The aggregate level of reserves had already declined by $1.2 trillion from a peak level of $2.8 trillion reached in October 2014; the decline stemmed from both reductions in asset holdings and increases in nonreserve liabilities such as Federal Reserve notes in circulation. Some recent survey information and other evidence suggested that reserves might begin to approach an eﬃcient level later this year. Against this backdrop, the staﬀ presented options for substantially slowing the decline in reserves by ending the reduction in asset holdings at some point over the latter half of this year and thereafter holding the size of the SOMA portfolio roughly constant for a time so that the average level of reserves would fall at a very gradual pace reﬂecting the trend growth in other Federal Reserve liabilities.

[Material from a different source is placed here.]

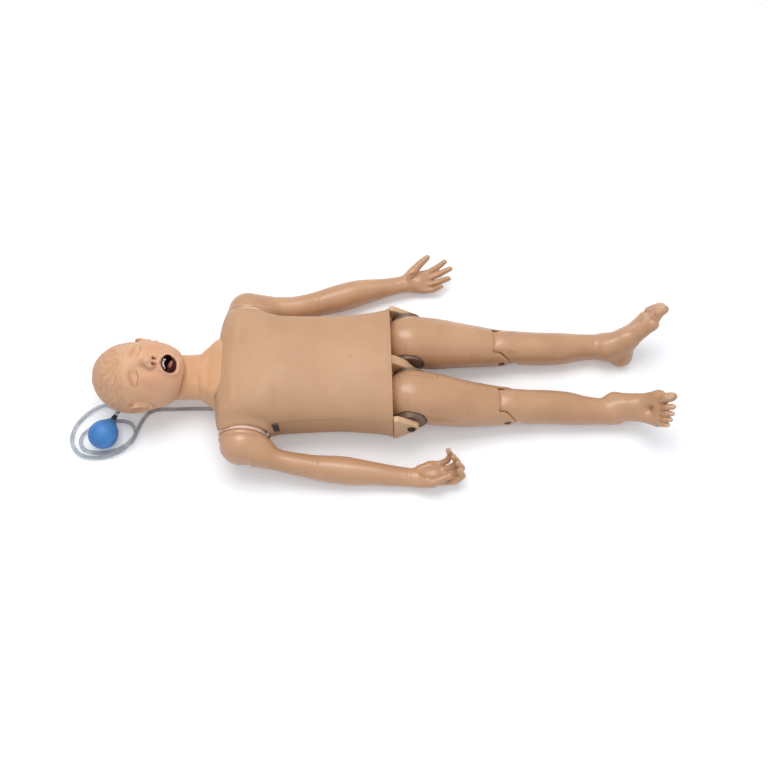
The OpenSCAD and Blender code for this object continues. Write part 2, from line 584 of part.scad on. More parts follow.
module pelvis() color([0.80, 0.63, 0.49]) moulding() difference() {
    union() {
        loft_rings([for (row = pelvis_rows) pelvis_ring(row)]);
        for (side = [-1, 1]) hull() {
            translate([hip_x, 0, hip_z]) side_rod(side, 15, flange_in, flange_out, 32);
            translate([hem_x + 0.5, side > 0 ? flange_in - 14 : -flange_in - 6, 32]) cube([4, 20, 86]);
        }
    }
    for (side = [-1, 1]) translate([hip_x, side * hip_y, hip_z]) scale([1, side, 1]) leg_room();
    translate([hip_x, 0, hip_z]) for (side = [-1, 1]) {
        side_rod(side, block_r + hip_gap, web_half, flange_in, 32);
        side_rod(side, hip_bolt_r + hole_gap, 1, flange_out + 1, 24);
    }
}

tongue_hip = 30.4;
module hip_blocks(side) color(block_colour) translate([hip_x, 0, hip_z]) difference() {
    union() {
        side_rod(side, block_r, web_half, hip_y - tongue_hip - seat_gap);
        side_rod(side, block_r, hip_y + tongue_hip + seat_gap, flange_in);
    }
    side_rod(side, hip_bolt_r + hole_gap, web_half - 1, flange_in + 1);
}
module bolt_head(r) union() {
    cylinder(r = r, h = r * 0.35, $fn = 48);
    translate([0, 0, r * 0.35]) cylinder(r1 = r, r2 = r * 0.6, h = r * 0.3, $fn = 48);
}
module hip_bolt(side) color(bolt_colour) translate([hip_x, 0, hip_z]) {
    side_rod(side, hip_bolt_r, 2, flange_out + 0.5);
    translate([0, side * flange_out, 0]) rotate([side * -90, 0, 0]) bolt_head(8);
}
module hip_bush(side) color([0.85, 0.84, 0.80]) translate([hip_x, 0, hip_z]) difference() {
    side_rod(side, hip_bolt_r + 4, hip_y - tongue_hip + 0.2, hip_y + tongue_hip - 0.2);
    side_rod(side, hip_bolt_r + bore_gap, 0, flange_in);
}

// Legs: both drift a little to the right as they lie
function drift(x) = -leg_drift * min(x - hip_x, 0.97 * (ankle_x - hip_x));
// Thigh rows: share of the thigh's length, offset from the straight line in y and z, radius
thigh_rows = [[0, 0, 0, 51.5], [0.28, 0, 0.8, 52], [0.5, 2, -0.3, 48.5], [0.75, 1.5, -0.6, 43.5],
    [0.95, 0.2, 0, 39.5], [1.1, 0, 3.5, 37.5]];
function thigh_line(side) = [for (row = thigh_rows) let (x = hip_x + row[0] * thigh_l)
    [x, side * (hip_y + (knee_y - hip_y) * min(1, row[0]) + row[1]) + drift(x),
        hip_z + (knee_z - hip_z) * row[0] + row[2], row[3], row[3]]];
function knee_mid(side) = side * knee_y + drift(knee_x);
slot_half = tongue_half + 1.2;
knee_gap = 1.5;
module knee_wedge() linear_extrude(4 * cut_size, center = true) union() {
    circle(r = ear_r, $fn = 28);
    intersection() {
        rotate(135) translate([-ear_r, -ear_r]) square(cut_size);
        translate([-cut_size, -cut_size / 2]) square([cut_size + ear_r * cos(45), cut_size]);
    }
}
module thigh(side) color(limb_colour) moulding() difference() {
    intersection() {
        union() {
            translate([hip_x, side * hip_y, hip_z]) sphere(r = thigh_r, $fn = 28);
            limb(thigh_line(side), 24, 2);
        }
        translate([knee_x, 0, knee_z]) rotate([90, 0, 0]) knee_wedge();
    }
    translate([hip_x, 0, hip_z]) {
        side_rod(side, block_r + 1.5, -10, hip_y - tongue_hip, 32);
        side_rod(side, block_r + 1.5, hip_y + tongue_hip, hip_y + 80, 32);
        side_rod(side, hip_bolt_r + 4 + hole_gap, 0, hip_y + 80, 32);
    }
    translate([knee_x, knee_mid(side), knee_z]) {
        rod_y(knee_r + knee_gap, -slot_half, slot_half, 32);
        translate([-knee_r - knee_gap, -slot_half, -cut_size]) cube([cut_size, 2 * slot_half, cut_size]);
        translate([0, -slot_half, -cut_size / 2]) cube([cut_size, 2 * slot_half, cut_size]);
        rod_y(knee_bolt_r + hole_gap, -60, 60, 24);
        for (end = [-1, 1]) side_rod(end, knee_bolt_r + 3.2, knee_ear_out, 80, 24);
    }
    if (side < 0) translate(pad_at) rotate(pad_turn) translate([0, 0, -pad_t / 2]) linear_extrude(40) pad_outline(seat_gap);
}

// Injection pad let into the inner side of the right thigh
pad_l = 78;
pad_w = 28;
pad_at = [hip_x + 16, -(hip_y - 34), hip_z + 33.5];
pad_turn = [-37, 7, 0];
module pad_outline(grow) hull() for (x = [-1, 1]) for (y = [-1, 1])
    translate([x * (pad_l / 2 - 5), y * (pad_w / 2 - 5)]) circle(r = 5 + grow, $fn = 32);
module thigh_pad() color(limb_colour) moulding() difference() {
    intersection() {
        translate(pad_at) rotate(pad_turn) translate([0, 0, -pad_t / 2 + seat_gap])
            linear_extrude(30) pad_outline(0);
        union() {
            translate([hip_x, -hip_y, hip_z]) sphere(r = thigh_r, $fn = 28);
            limb(thigh_line(-1), 24, 2);
        }
    }
    translate([hip_x, 0, hip_z]) side_rod(-1, block_r + 1.5, -10, hip_y - tongue_hip, 32);
}

knee_ear_out = 33;
module knee_bolt(side) color(bolt_colour) translate([knee_x, knee_mid(side), knee_z]) {
    rod_y(knee_bolt_r, -knee_ear_out, knee_ear_out);
    for (end = [-1, 1]) translate([0, end * (knee_ear_out + 0.01), 0]) rotate([end * -90, 0, 0])
        cylinder(r = knee_bolt_r + 3, h = 3.5, $fn = 48);
}
module knee_bush(side) color([0.85, 0.84, 0.80]) translate([knee_x, knee_mid(side), knee_z]) difference() {
    rod_y(knee_bolt_r + 3, -tongue_half + 0.2, tongue_half - 0.2);
    rod_y(knee_bolt_r + bore_gap, -40, 40);
}

// Lower leg rows: share of the shank's length, side offset, height, half width, half height
shank_rows = [[-0.02, 0, 45, 33, 36], [0.08, 1, 44, 33.5, 35.5], [0.23, 1, 42, 34, 34.5], [0.40, 0.5, 40, 34.5, 35.5],
    [0.61, 2.5, 37, 33.5, 33], [0.77, 6, 34.5, 29, 29.5], [0.93, 8, 33.5, 26.5, 27.5], [1.0, 8, 34, 27.5, 28],
    [1.05, 6.5, 36, 27, 28], [1.10, 5, 36, 24, 25]];
function shank_line(side) = [for (row = shank_rows) let (x = knee_x + row[0] * shank_l)
    [x, side * (knee_y + row[1]) + drift(x), row[2], row[3], row[4]]];
// Foot axes: along the sole, out of the instep and towards the other foot
foot_dir = [sin(foot_point), cos(foot_point) * sin(foot_out), cos(foot_point) * cos(foot_out)];
foot_up = unit([-1, 0, 0] + foot_dir[0] * foot_dir);
foot_in = cross(foot_dir, foot_up);
heel_r = 21;
heel_mid = [ankle_x + 47, knee_y - 10, heel_r + 0.4];
foot_from = heel_mid - heel_r * (foot_dir + foot_up);
function foot_at(p, q, r, side) = let (v = foot_from + foot_l / 165 * p * foot_dir + q * foot_up + r * foot_in)
    [v[0], side * v[1] + drift(v[0]), v[2]];
toe_roots = [[128, 12, 15], [130, 12, 1], [126, 11, -9], [120, 10, -17.5], [112, 9, -25]];
toe_tips = [[154, 11, 18], [153, 9, 2.5], [147, 8, -8.5], [139, 7, -18], [129, 7, -26.5]];
toe_r = [[11, 9.5], [7.2, 6], [6.8, 5.6], [6.4, 5.4], [6.4, 5.4]];
module foot(side) {
    hull() {
        translate(foot_at(21, 21, 0, side)) sphere(r = heel_r, $fn = 18);
        translate(foot_at(30, 58, -3, side)) sphere(r = 25, $fn = 16);
        translate(foot_at(62, 35, 0, side)) sphere(r = 20, $fn = 14);
    }
    hull() {
        translate(foot_at(45, 42, 0, side)) sphere(r = 23, $fn = 16);
        translate(foot_at(70, 27, 7, side)) sphere(r = 18, $fn = 13);
        translate(foot_at(118, 14, 17, side)) sphere(r = 13, $fn = 13);
        translate(foot_at(106, 11, -21, side)) sphere(r = 10, $fn = 13);
    }
    for (k = [0 : 4]) finger([foot_at(toe_roots[k][0] - 14, toe_roots[k][1] + 2, toe_roots[k][2] * 0.95, side),
        foot_at(toe_roots[k][0] + 6, toe_roots[k][1] + 1, toe_roots[k][2], side),
        foot_at(toe_tips[k][0], toe_tips[k][1], toe_tips[k][2], side)], toe_r[k][0], toe_r[k][1]);
}
module lower_leg(side) color(limb_colour) moulding() difference() {
    union() {
        difference() {
            limb(shank_line(side), 20, 1);
            translate([knee_x, 0, knee_z]) rotate([90, 0, 0]) linear_extrude(4 * cut_size, center = true) union() {
                circle(r = ear_r + knee_gap, $fn = 28);
                rotate(135) translate([-cut_size / 2, -ear_r - knee_gap]) square(cut_size);
            }
        }
        intersection() {
            union() {
                translate([knee_x, knee_mid(side), knee_z]) hull() {
                    rod_y(knee_r, -tongue_half + 7, tongue_half - 7, 32);
                    rod_y(knee_r - 5, -tongue_half, tongue_half, 32);
                }
                limb(shank_line(side), 20, 1);
            }
            translate([knee_x - 60, knee_mid(side) - tongue_half, 0]) cube([100, 2 * tongue_half, 120]);
        }
        foot(side);
    }
    translate([knee_x, knee_mid(side), knee_z]) rod_y(knee_bolt_r + 3 + hole_gap, -60, 60, 24);
    translate([-cut_size, -cut_size, -cut_size + 0.2]) cube([4 * cut_size, 2 * cut_size, cut_size]);
}

// Squeeze bulb: a ball drawn out to a short neck, lying on the floor
bulb_at = [-421, -103, bulb_r];
bulb_turn = 64;
neck_out = 35;
module along_bulb() translate(bulb_at) rotate([0, 0, bulb_turn]) rotate([0, 90, 0]) children();
module pulse_bulb() color([0.27, 0.50, 0.78]) along_bulb() rotate_extrude($fn = 72) polygon(concat(
    [[0, -bulb_r]], [for (a = [-75 : 15 : 30]) [bulb_r * cos(a), bulb_r * sin(a)]],
    [[bulb_r * 0.72, bulb_r * 0.74], [bulb_r * 0.48, bulb_r * 0.96], [bulb_r * 0.30, neck_out - 2],
        [bulb_r * 0.26, neck_out], [0, neck_out]]));
module bulb_connector() color(bolt_colour) along_bulb() translate([0, 0, neck_out]) union() {
    cylinder(r = connector_r, h = 7, $fn = 48);
    translate([0, 0, 7]) cylinder(r = connector_r - 1, h = 4, $fn = 48);
}

// Route of the clear tubing: out of the torso, under the side of the head, two loops
// round the bulb and down into its connector
function bulb_out(reach) = bulb_at + reach * [cos(bulb_turn), sin(bulb_turn), 0];
tube_route = [[top_x + 4.5, -42, 12], [-172, -42, 12], [-190, -42, 8], [-215, -41, 4.5], [-250, -40, 4.2], [-290, -40, 4.2],
    [-320, -40, 4.2], [-340, -46, 4.2], [-352, -62, 4.2], [-360, -82, 4.2], [-367, -100, 4.2], [-380, -116, 4.2],
    [-398, -127, 4.2], [-420, -132, 4.2], [-444, -132, 4.2], [-464, -125, 4.2], [-474, -110, 4.2], [-472, -94, 4.2],
    [-462, -82, 4.2], [-446, -73, 4.2], [-427, -67, 4.2], [-407, -64, 4.4], [-388, -66, 7], [-372, -75, 11],
    [-361, -92, 12.8], [-365, -110, 12.6], [-378, -124, 11], [-396, -135, 7], [-421, -142, 4.6], [-447, -143, 4.2],
    [-471, -136, 4.2], [-487, -119, 4.2], [-493, -99, 4.2], [-490, -77, 4.2], [-478, -56, 4.2], [-459, -38, 4.6],
    [-438, -29, 6], [-420, -33, 11], [-405, -43, 19], [-398, -52, 26]];
tube_rows = concat(smooth_rows(tube_route, 2), [bulb_out(neck_out + 14), bulb_out(neck_out + 11.2)]);
module pulse_tube() color([0.80, 0.82, 0.83])
    path_tube([for (p = tube_rows) concat(p, [tube_d / 2])], 8);

head();
mouth_lining();
upper_teeth();
tongue();
head_pin();
neck_swivel();
neck_post();
neck_skin();
chest_skin();
torso_shell();
chest_plate();
chest_spring();
spring_seat();
lung_bag();
side_strap(1);  // side_strap_left
side_strap(-1);  // side_strap_right
tube_grommet();
shoulder_ring(1);  // shoulder_ring_left
shoulder_ring(-1);  // shoulder_ring_right
shoulder_bolt(1);  // shoulder_bolt_left
shoulder_bolt(-1);  // shoulder_bolt_right
arm(1);  // arm_left
arm(-1);  // arm_right
pelvis();
hip_blocks(1);  // hip_blocks_left
hip_blocks(-1);  // hip_blocks_right
hip_bolt(1);  // hip_bolt_left
hip_bolt(-1);  // hip_bolt_right
hip_bush(1);  // hip_bush_left
hip_bush(-1);  // hip_bush_right
thigh(1);  // thigh_left
thigh(-1);  // thigh_right
thigh_pad();
knee_bolt(1);  // knee_bolt_left
knee_bolt(-1);  // knee_bolt_right
knee_bush(1);  // knee_bush_left
knee_bush(-1);  // knee_bush_right
lower_leg(1);  // lower_leg_left
lower_leg(-1);  // lower_leg_right
pulse_bulb();
bulb_connector();
pulse_tube();
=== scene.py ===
import math

import bpy
import numpy as np
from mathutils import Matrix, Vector


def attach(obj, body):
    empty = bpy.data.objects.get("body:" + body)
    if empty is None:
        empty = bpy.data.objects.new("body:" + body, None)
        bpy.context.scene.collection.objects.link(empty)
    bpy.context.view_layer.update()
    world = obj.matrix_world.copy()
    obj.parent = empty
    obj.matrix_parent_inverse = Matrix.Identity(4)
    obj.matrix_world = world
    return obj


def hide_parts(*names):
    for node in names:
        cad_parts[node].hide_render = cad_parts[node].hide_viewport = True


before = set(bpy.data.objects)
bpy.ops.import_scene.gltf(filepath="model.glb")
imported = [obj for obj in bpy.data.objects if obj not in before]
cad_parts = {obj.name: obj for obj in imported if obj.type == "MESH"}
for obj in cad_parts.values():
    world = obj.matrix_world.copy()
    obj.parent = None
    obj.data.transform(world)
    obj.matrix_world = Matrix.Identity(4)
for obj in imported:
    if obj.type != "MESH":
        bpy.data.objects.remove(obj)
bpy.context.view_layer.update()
scene = bpy.context.scene
scene.view_settings.view_transform = "Standard"

# All shapes are modelled in the part's own millimetres and scaled to metres as meshes
MM = 0.001
SIDE_NAME = {1: "left", -1: "right"}


def degrees(angle):
    return math.radians(angle)


# Camera: above the manikin's right side, looking down on it
CAMERA_AZIMUTH = degrees(-1.675)
CAMERA_ELEVATION = degrees(64)
CAMERA_DISTANCE = 1.5137
CAMERA_TARGET = Vector((0.150, -0.0251, 0.080))
FOCAL_PIXELS = 750
PICTURE_WIDTH = 768
SENSOR_WIDTH = 36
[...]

The staﬀ also described options for communicating plans both for the operating regime and for the completion of the normalization of the size of the balance sheet. If the Committee reached a decision to continue using its current operating regime, announcing this decision after the current meeting would help reduce uncertainty about both the long-run implementation framework and the likely evolution of the balance sheet. In addition, the Committee could revise its previous communications to make clear that it was ﬂexible in its approach to normalizing the balance sheet and was prepared to change the details of its balance sheet normalization plans in light of economic and ﬁnancial developments if necessary to support the FOMC’s broader policy goals. The staﬀ noted that, after the end of asset redemptions, the Desk could reinvest principal payments received from holdings of agency MBS in Treasury securities as directed.
Participants noted some of the key advantages of the Federal Reserve’s current operating regime, including good control of the policy rate in a variety of conditions and good transmission to other money market rates and broader ﬁnancial markets. They observed that a regime that controlled the policy rate through active management of the supply of reserves likely would have disadvantages. In particular, the level and variability of reserve demand and supply were likely to be much larger than in the period before the crisis, and stabilizing the policy rate in this environment would require large and frequent open market operations.

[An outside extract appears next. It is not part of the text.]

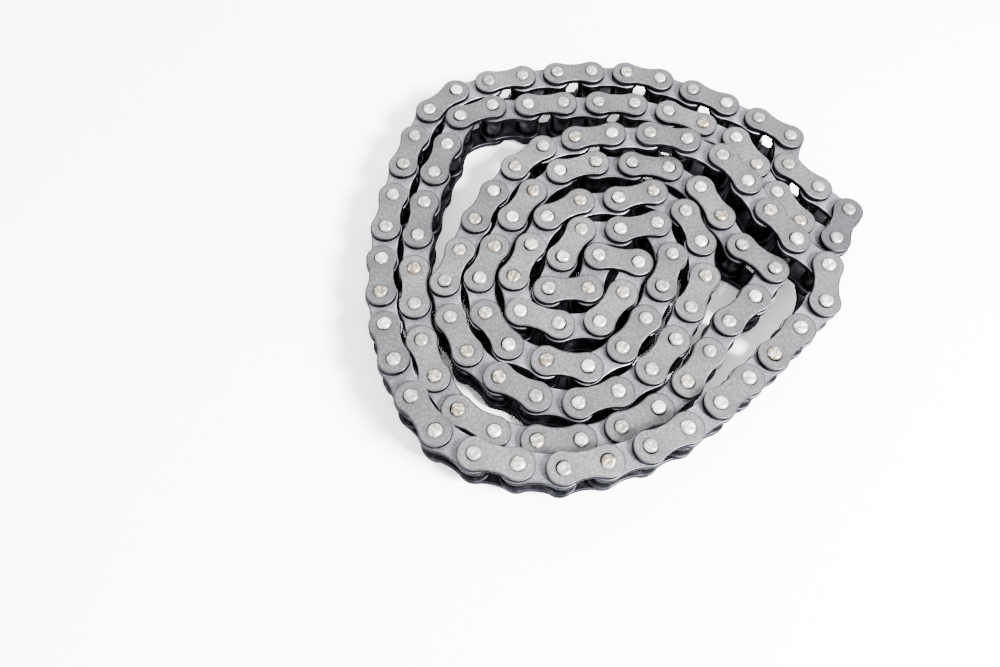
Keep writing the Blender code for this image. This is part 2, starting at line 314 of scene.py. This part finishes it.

Participants judged that, in light of their extensive previous discussions, it was now appropriate to provide the public with more certainty that the Federal Reserve would continue to use its current operating regime.
Participants discussed market commentary that suggested that the process of balance sheet normalization might be inﬂuencing ﬁnancial markets. Participants noted that the ongoing reduction in the Federal Reserve’s asset holdings had proceeded smoothly for more than a year, with no signiﬁcant eﬀects on ﬁnancial markets. The gradual reduction in securities holdings had been announced well in advance and, as intended, was proceeding largely in the background, with the federal funds rate remaining the Committee’s primary tool for adjusting the stance of policy. Nonetheless, some investors might have interpreted previous communications as indicating that a very high threshold would have to be met before the Committee would be willing to adjust its balance sheet normalization plans. Participants observed that, although the target range for the federal funds rate was the Committee’s primary means of adjusting the stance of policy, the balance sheet normalization process should proceed in a way that supports the achievement of the Federal Reserve’s dual- mandate goals of maximum employment and stable prices. Consistent with this principle, participants agreed that it was important to be ﬂexible in managing the process of balance sheet normalization, and that it would be appropriate to adjust the details of balance sheet normalization plans in light of economic and ﬁnancial developments if necessary to achieve the Committee’s macroeconomic objectives.

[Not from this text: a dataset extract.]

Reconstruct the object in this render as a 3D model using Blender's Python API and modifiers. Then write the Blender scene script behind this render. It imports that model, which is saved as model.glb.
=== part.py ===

Almost all participants thought that it would be desirable to announce before too long a plan to stop reducing the Federal Reserve’s asset holdings later this year. Such an announcement would provide more certainty about the process for completing the normalization of the size of the Federal Reserve’s balance sheet. A substantial majority expected that when asset redemptions ended, the level of reserves would likely be somewhat larger than necessary for eﬃcient and eﬀective implementation of monetary policy; if so, many suggested that some further very gradual decline in the average level of reserves, reﬂecting the trend growth of other liabilities such as Federal Reserve notes in circulation, could be appropriate. In these participants’ view, this process would allow the Federal Reserve to arrive slowly at an eﬃcient level of reserves while maintaining good control of short-term interest rates without needing to engage in more frequent open market operations. A few participants judged that there would be little beneﬁt to allowing reserves to continue to fall after the end of redemptions or that this approach could have costs, such as an undue risk of volatility in short-term interest rates, that would exceed its beneﬁts. These participants thought that upon ending asset redemptions, the Federal Reserve should begin adding to its assets to oﬀset growth in nonreserve liabilities, so as to keep the average level of reserves relatively stable. A couple of participants suggested that a ceiling facility to mitigate temporary unexpected pressures in reserve markets could play a useful role in supporting policy implementation at lower levels of reserves.
Participants commented that, in light of the Committee’s longstanding plan to hold primarily Treasury securities in the long run, it would be appropriate once asset redemptions end to reinvest most, if not all, principal payments received from agency MBS in Treasury securities. Some thought that continuing to reinvest agency MBS principal payments in excess of $20 billion per month in agency MBS, as under the current balance sheet normalization plan, would simplify communications or provide a helpful backstop against scenarios in which large declines in long-term interest rates caused agency MBS prepayment speeds to increase sharply. However, some others judged that retaining the cap on agency MBS redemptions was unnecessary at this stage in the normalization process. These participants noted considerations in support of this view, including that principal payments were unlikely to reach the $20 billion level after 2019, that the cap could slightly slow the return to a portfolio of primarily Treasury securities, or that the Committee would have the ﬂexibility to adjust the details of its balance sheet normalization plans in light of economic and ﬁnancial developments. Participants commented that it would be important over time to develop and communicate plans for reinvesting agency MBS principal payments, and they expected to continue their discussion of balance sheet normalization and related issues at upcoming meetings.